With a market decline like we have had, especially in such a short period of time, I think it makes sense to start putting together a shopping list that might soon make its way into a cart ready for purchase. That doesn’t mean buying blindly just based on price dislocation, but starting to consider what the drivers could be for a bottom and what the longer-term prospects look like, I am going to try to introduce some ideas on single stock names and offer up some of the inputs I might focus on that could cause me to pull the trigger as the markets attempt to find a bottom.
I often get asked what are the most important inputs I use to come up with trade ideas, and the answer often differs depending on the market environment we are in. In a raging bull market, it might start with stocks of company’s with the most momentum, in a bear market it might stocks what show great relative strength, but usually, it is a combination of sentiment, catalysts, valuation, and technicals.
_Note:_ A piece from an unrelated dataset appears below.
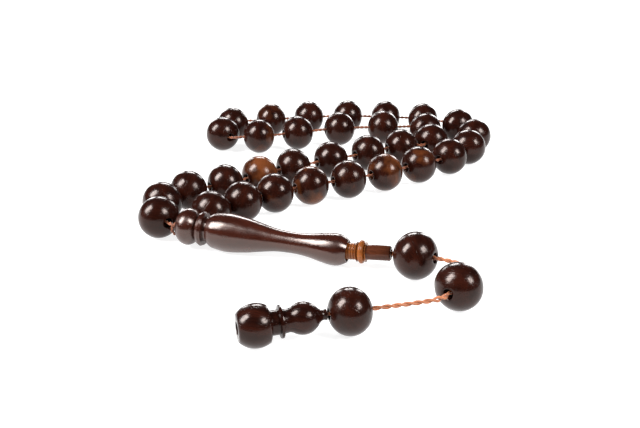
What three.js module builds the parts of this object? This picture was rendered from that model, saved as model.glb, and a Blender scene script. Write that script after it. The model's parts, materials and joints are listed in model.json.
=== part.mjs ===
// A string of 33 wooden prayer beads (misbaha), laid on a table in a long folded loop.
// Both ends of one cord enter the long imame bead, leave its stem twisted together,
// pass three loose tassel beads and end in a knot inside the finial.
// Millimetres, +Z up, with the table at z = 0 and the origin under the middle of the object.
import * as THREE from "three";

// Beads
const beadDiameter = 10;
const beadLength = 9;
const beadHole = 2.2;
const tasselBeadDiameters = [10.5, 10, 9.5];

// Cord
const strandDiameter = 0.8;
const twistDiameter = 1;
const cordGap = 0.3;
const strandGap = 0.25;

// Imame: a head, a collar and a groove, then a long waisted body with a socket for the stem
const headLength = 5.8;
const headDiameter = 8.6;
const collarLength = 1.2;
const collarDiameter = 8;
const grooveLength = 1;
const grooveDiameter = 6.8;
const bodyLength = 32.8;
const shoulderDiameter = 8.9;
const waistDiameter = 4.8;
const flareDiameter = 7.2;
const imameHole = 2.6;
const socketDepth = 1.2;

// Stem: a spigot, a disc and a thinner tail
const stemFit = 0.4;
const stemDiameter = 3.7;
const stemNeck = 2.2;
const discLength = 2;
const discDiameter = 5.3;
const tailLength = 5.6;
const tailDiameter = 3.4;
const stemHole = 1.8;

// Finial: a neck, a small ball, a ring, a disc and a large ball with a flat end
const neckLength = 1.3;
const neckDiameter = 2.6;
const smallBallLength = 6;
const smallBallDiameter = 6.3;
const ringLength = 1;
const ringDiameter = 4.6;
const finialDiscLength = 1;
const finialDiscDiameter = 6.4;
const finialGroove = 1.4;
const finialGrooveDiameter = 4.8;
const largeBallLength = 6.4;
const largeBallDiameter = 8.5;
const endFlatDiameter = 5.4;
const knotPocketDiameter = 2.6;
const knotPocketDepth = 3.2;
const knotDiameter = 2;

// Layout on the table. The routes below are drawn for beads of this diameter and length, and
// for an imame of this thickness. They spread out from the imame when the pieces are larger.
const drawnDiameter = 10;
const drawnLength = 9;
const drawnShoulder = 8.9;
const spread = Math.max(beadDiameter / drawnDiameter, beadLength / drawnLength);
const headEnd = new THREE.Vector2(-36.9, -21.5);
const imameHeading = THREE.MathUtils.degToRad(-16.8);
const stemLift = THREE.MathUtils.degToRad(4);

// Facets
const around = 16;
const cordSides = 8;

const dark = { color: 0x3c1e16, roughness: 0.22, metalness: 0 };
const light = { color: 0x96502a, roughness: 0.28, metalness: 0 };
const copper = { color: 0xc06a3c, roughness: 0.75, metalness: 0 };

const misbaha = new THREE.Group();

function addMesh(parent, name, geometry, finish) {
  const mesh = new THREE.Mesh(geometry, new THREE.MeshStandardMaterial(finish));
  mesh.name = name;
  parent.add(mesh);
  return mesh;
}

// A turned piece with its axis on +X. Each profile point is a place on the axis and a radius.
function turned(profile) {
  const outline = profile.map(([along, radius]) => new THREE.Vector2(radius, along));
  outline.push(outline[0].clone());
  const piece = new THREE.LatheGeometry(outline, around);
  return piece.rotateZ(-Math.PI / 2);
}

// Points on half an ellipse, between two places on its long axis.
function ball(middle, halfLength, radius, from, to, steps) {
  const start = Math.acos((middle - from) / halfLength);
  const end = Math.acos((middle - to) / halfLength);
  const points = [];
  for (let i = 0; i <= steps; i++) {
    const turn = start + ((end - start) * i) / steps;
    points.push([middle - halfLength * Math.cos(turn), radius * Math.sin(turn)]);
  }
  return points;
}

// A round cord through its points, one straight step from each point to the next.
class Strung extends THREE.Curve {
  constructor(points) {
    super();
    this.points = points;
  }
  getPoint(t, target = new THREE.Vector3()) {
    const steps = this.points.length - 1;
    const place = Math.min(Math.max(t, 0), 1) * steps;
    const step = Math.min(Math.floor(place), steps - 1);
    return target.lerpVectors(this.points[step], this.points[step + 1], place - step);
  }
  getPointAt(u, target) {
    return this.getPoint(u, target);
  }
  getTangentAt(u, target) {
    return this.getTangent(u, target);
  }
}

function cord(points, diameter) {
  const section = new THREE.Shape();
  const radius = diameter / 2;
  section.moveTo(radius, 0);
  for (let i = 1; i < cordSides; i++) {
    const turn = (2 * Math.PI * i) / cordSides;
    section.lineTo(radius * Math.cos(turn), radius * Math.sin(turn));
  }
  section.closePath();
  return new THREE.ExtrudeGeometry(section, {
    steps: points.length - 1,
    curveSegments: 1,
    extrudePath: new Strung(points),
  });
}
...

As I am looking around now for ideas, surveying the recent damage, what was a raging bull market a month ago, and now a bear market, it is easy to identify stocks that have been unduly punished given their lack of exposure to specific issues, but the ones that might feel the most attractive are those who have direct exposure to the current issues causing the market volatility and have been absolutely murdered, in the current case travel-related stocks, or energy stocks.
The travel situation is interesting, as cancelations due to restrictions and fear of spread are non-stop, this week I have canceled three trips for the coming months which include flights and airfare, but would have included multiple Lyft rides, rental cars, and meals at restaurants. That is lost business, but it will come back. But for industry’s like Airlines, Hotel and Cruise that are very capital intensive the length and depth of the travel recession will determine their ability to stay afloat. Most institutional investors who want to make a contrarian play in these spaces would likely look at the debt before equity if considering worst-case scenarios.
But one part of the travel-related business that has also been punished but far less capital intensive, with a solid better balance sheet and higher margins is the travel booking space, like Expedia (EXPE). Shares of EXPE have been murdered, down 43% on the year, down 56% from its 52-week highs last year, and down 61% from its all-time highs made in 2017. The simple fact though looking at the seven-year chart below is that before the Coronavirus hit the global economy the stock was already weakening with a massive 27% drop in early Nov on an earnings miss. The long-term chart was an epic head and shoulders top with the neckline at $92:
If the stock were to go below $60, the next real level of technical support is in the mid $40s, ugh. So despite the crush, it is really in no man’s land from a technical perspective.
Valuation, despite looking dirt cheap on a P/E basis at less than 9x expected 2020 eps, I would say is also in no man’s land because no man knows what they E will be… right now expected to be up 13% yoy to a new high, that ain’t happening no matter how quickly the virus abates.
So if the expected $7ish a share this year is actually $3.50, then you can do the simple math, the stock will be trading at about 17x which over the last 5 years has been cheap:
As for the balance sheet, with a market cap of less than $9 billion, and n e debt of less than $2 billion its ok, with an ev sales of about which is well below its 5-yer peak at 3x… the $12 billion enterprise value though could make the company an attractive take-out candidate.
But here is the thing, the news flow will get worse before it gets better and as I said before there are a lot of inputs to this story that are very unclear and I am not sure we have seen capitulation yet.
If you were looking to define your risk, it is worth noting that implied volatility, the price of options is at multi-year highs, making long premium directional trades nearly impossible, meaning you could get the direction right but the trade structure wrong.